> Data lines:
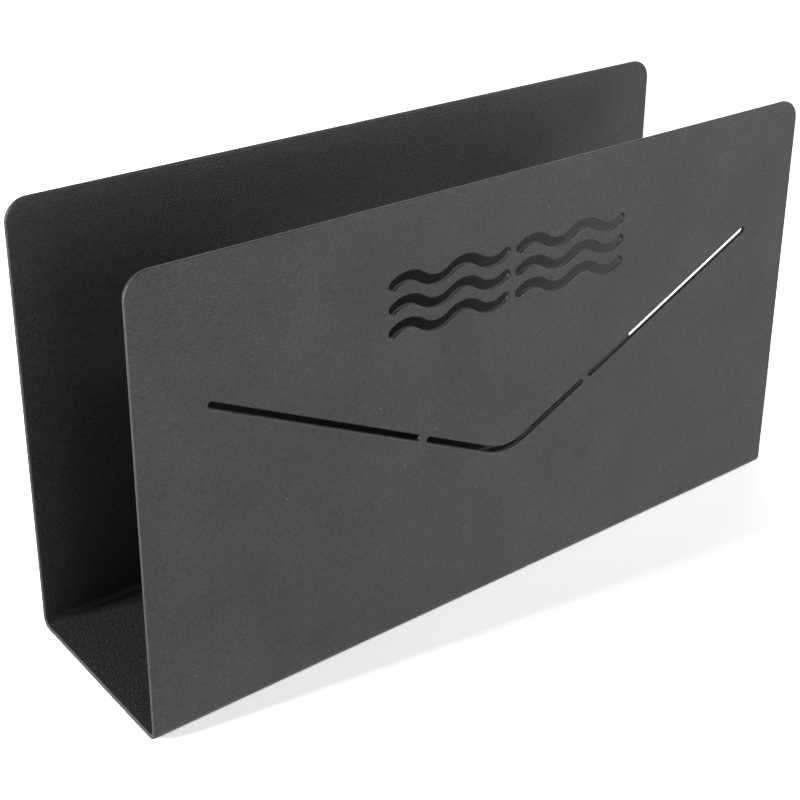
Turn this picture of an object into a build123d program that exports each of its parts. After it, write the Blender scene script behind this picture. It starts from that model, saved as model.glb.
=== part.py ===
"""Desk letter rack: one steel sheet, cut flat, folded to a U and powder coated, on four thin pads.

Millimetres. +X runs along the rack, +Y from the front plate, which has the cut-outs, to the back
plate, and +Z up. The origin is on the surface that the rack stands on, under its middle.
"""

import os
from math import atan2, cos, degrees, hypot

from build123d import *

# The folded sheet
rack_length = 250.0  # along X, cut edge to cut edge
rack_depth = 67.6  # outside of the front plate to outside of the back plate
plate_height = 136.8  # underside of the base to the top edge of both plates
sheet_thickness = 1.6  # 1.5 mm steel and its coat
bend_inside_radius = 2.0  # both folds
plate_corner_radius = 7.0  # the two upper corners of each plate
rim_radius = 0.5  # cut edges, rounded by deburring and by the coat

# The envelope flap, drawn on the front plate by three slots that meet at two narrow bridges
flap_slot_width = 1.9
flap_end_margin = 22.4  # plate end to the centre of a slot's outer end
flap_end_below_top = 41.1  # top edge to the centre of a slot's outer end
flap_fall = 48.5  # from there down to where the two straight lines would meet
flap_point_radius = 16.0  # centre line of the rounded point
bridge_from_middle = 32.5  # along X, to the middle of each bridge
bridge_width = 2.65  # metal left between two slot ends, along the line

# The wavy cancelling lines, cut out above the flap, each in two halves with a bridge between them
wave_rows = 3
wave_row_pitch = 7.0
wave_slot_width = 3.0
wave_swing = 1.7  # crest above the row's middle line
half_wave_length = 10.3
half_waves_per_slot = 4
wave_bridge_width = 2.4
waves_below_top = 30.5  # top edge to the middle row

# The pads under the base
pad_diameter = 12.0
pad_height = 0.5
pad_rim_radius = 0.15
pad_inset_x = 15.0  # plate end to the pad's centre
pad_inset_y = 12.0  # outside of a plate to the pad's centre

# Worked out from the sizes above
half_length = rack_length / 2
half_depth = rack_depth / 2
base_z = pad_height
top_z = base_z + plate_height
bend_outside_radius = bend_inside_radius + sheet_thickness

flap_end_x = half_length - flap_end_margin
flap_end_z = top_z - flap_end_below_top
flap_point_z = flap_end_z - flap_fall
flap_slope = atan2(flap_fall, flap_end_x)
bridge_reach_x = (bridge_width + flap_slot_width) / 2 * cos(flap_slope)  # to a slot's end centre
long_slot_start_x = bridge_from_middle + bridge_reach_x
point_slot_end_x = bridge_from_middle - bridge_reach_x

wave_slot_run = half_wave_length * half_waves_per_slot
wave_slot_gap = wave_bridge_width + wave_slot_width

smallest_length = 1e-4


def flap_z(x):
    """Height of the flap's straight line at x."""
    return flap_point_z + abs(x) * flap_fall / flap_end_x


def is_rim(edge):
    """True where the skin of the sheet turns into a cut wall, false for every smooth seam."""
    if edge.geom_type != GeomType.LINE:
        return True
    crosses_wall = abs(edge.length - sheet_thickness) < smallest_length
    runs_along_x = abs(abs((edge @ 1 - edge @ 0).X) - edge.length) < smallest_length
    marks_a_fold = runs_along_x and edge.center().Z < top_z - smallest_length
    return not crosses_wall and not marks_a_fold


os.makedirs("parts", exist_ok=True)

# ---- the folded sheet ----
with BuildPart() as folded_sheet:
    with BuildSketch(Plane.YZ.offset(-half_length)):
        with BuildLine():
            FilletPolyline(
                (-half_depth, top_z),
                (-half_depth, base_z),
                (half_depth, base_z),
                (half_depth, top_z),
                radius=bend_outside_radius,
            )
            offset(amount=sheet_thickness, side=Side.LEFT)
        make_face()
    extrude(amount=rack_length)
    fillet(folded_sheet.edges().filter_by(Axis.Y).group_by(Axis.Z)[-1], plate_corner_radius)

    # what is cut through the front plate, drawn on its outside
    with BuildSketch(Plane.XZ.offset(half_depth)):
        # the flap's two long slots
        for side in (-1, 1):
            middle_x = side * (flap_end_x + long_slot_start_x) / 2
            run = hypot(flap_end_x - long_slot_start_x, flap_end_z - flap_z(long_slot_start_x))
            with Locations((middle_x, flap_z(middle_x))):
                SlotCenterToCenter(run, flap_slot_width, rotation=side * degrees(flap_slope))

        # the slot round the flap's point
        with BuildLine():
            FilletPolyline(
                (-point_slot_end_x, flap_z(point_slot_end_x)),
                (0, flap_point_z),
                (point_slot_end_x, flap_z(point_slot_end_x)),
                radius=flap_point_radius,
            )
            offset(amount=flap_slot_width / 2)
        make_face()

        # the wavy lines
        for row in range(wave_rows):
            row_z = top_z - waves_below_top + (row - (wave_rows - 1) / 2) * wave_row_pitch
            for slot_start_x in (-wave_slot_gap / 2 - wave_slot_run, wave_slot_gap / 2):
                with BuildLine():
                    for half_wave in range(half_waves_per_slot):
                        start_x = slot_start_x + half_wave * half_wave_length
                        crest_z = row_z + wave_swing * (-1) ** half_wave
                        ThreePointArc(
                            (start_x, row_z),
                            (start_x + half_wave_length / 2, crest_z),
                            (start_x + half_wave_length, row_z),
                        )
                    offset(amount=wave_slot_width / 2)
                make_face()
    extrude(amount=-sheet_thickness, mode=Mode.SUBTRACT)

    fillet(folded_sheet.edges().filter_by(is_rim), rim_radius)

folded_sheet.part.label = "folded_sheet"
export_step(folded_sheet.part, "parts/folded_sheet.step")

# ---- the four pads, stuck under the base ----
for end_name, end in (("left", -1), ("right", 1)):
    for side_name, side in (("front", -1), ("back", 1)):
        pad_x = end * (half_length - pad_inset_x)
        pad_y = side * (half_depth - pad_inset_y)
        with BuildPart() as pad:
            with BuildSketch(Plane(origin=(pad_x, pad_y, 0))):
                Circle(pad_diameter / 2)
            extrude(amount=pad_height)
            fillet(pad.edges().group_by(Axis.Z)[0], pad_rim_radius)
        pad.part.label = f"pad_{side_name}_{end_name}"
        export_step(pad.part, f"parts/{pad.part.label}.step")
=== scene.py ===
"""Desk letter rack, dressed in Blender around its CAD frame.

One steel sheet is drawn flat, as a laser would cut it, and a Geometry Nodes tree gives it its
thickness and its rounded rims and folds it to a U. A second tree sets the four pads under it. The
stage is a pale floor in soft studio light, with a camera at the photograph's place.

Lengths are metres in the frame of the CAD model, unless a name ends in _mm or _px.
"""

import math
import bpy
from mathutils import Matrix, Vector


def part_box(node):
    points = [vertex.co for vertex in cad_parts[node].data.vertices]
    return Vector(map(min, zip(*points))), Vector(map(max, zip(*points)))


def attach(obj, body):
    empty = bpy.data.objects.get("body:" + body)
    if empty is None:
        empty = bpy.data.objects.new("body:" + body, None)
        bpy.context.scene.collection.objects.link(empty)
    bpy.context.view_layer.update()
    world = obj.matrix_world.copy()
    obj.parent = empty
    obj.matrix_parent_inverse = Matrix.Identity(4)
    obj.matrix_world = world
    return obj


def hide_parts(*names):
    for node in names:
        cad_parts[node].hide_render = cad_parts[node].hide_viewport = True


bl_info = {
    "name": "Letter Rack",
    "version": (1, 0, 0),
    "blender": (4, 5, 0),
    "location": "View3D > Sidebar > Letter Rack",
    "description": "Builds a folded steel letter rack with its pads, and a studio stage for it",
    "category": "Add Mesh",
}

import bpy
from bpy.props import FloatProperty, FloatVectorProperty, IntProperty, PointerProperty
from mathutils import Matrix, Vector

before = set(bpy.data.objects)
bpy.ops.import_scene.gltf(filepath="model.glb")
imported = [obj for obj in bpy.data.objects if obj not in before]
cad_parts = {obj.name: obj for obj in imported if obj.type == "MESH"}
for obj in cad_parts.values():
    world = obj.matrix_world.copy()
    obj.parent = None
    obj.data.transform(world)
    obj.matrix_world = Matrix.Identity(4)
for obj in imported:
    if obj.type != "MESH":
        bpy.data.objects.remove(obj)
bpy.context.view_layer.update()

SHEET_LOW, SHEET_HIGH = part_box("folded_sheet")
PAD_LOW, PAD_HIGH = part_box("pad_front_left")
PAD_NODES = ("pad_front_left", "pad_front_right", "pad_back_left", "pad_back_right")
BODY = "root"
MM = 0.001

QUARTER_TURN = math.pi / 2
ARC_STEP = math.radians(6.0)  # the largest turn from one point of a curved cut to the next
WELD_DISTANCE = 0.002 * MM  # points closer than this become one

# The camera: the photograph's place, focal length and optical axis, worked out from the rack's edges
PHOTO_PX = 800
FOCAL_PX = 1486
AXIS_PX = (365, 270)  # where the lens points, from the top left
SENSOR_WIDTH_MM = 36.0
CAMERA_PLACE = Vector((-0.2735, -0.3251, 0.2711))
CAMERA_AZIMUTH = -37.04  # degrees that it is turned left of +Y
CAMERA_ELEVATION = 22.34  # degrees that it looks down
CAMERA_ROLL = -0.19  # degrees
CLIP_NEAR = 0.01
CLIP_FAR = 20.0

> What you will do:
Exact duplication is required for the lines above, from the line that contains "fillet(folded_sheet.edges().filter_by(is_rim), rim_radius)" to the line that contains "cad_parts[node].hide_render = cad_parts[node].hide_viewport", inclusive; omit all others.

> Written solution:
    fillet(folded_sheet.edges().filter_by(is_rim), rim_radius)

folded_sheet.part.label = "folded_sheet"
export_step(folded_sheet.part, "parts/folded_sheet.step")

# ---- the four pads, stuck under the base ----
for end_name, end in (("left", -1), ("right", 1)):
    for side_name, side in (("front", -1), ("back", 1)):
        pad_x = end * (half_length - pad_inset_x)
        pad_y = side * (half_depth - pad_inset_y)
        with BuildPart() as pad:
            with BuildSketch(Plane(origin=(pad_x, pad_y, 0))):
                Circle(pad_diameter / 2)
            extrude(amount=pad_height)
            fillet(pad.edges().group_by(Axis.Z)[0], pad_rim_radius)
        pad.part.label = f"pad_{side_name}_{end_name}"
        export_step(pad.part, f"parts/{pad.part.label}.step")
=== scene.py ===
"""Desk letter rack, dressed in Blender around its CAD frame.

One steel sheet is drawn flat, as a laser would cut it, and a Geometry Nodes tree gives it its
thickness and its rounded rims and folds it to a U. A second tree sets the four pads under it. The
stage is a pale floor in soft studio light, with a camera at the photograph's place.

Lengths are metres in the frame of the CAD model, unless a name ends in _mm or _px.
"""

import math
import bpy
from mathutils import Matrix, Vector


def part_box(node):
    points = [vertex.co for vertex in cad_parts[node].data.vertices]
    return Vector(map(min, zip(*points))), Vector(map(max, zip(*points)))


def attach(obj, body):
    empty = bpy.data.objects.get("body:" + body)
    if empty is None:
        empty = bpy.data.objects.new("body:" + body, None)
        bpy.context.scene.collection.objects.link(empty)
    bpy.context.view_layer.update()
    world = obj.matrix_world.copy()
    obj.parent = empty
    obj.matrix_parent_inverse = Matrix.Identity(4)
    obj.matrix_world = world
    return obj


def hide_parts(*names):
    for node in names:
        cad_parts[node].hide_render = cad_parts[node].hide_viewport = True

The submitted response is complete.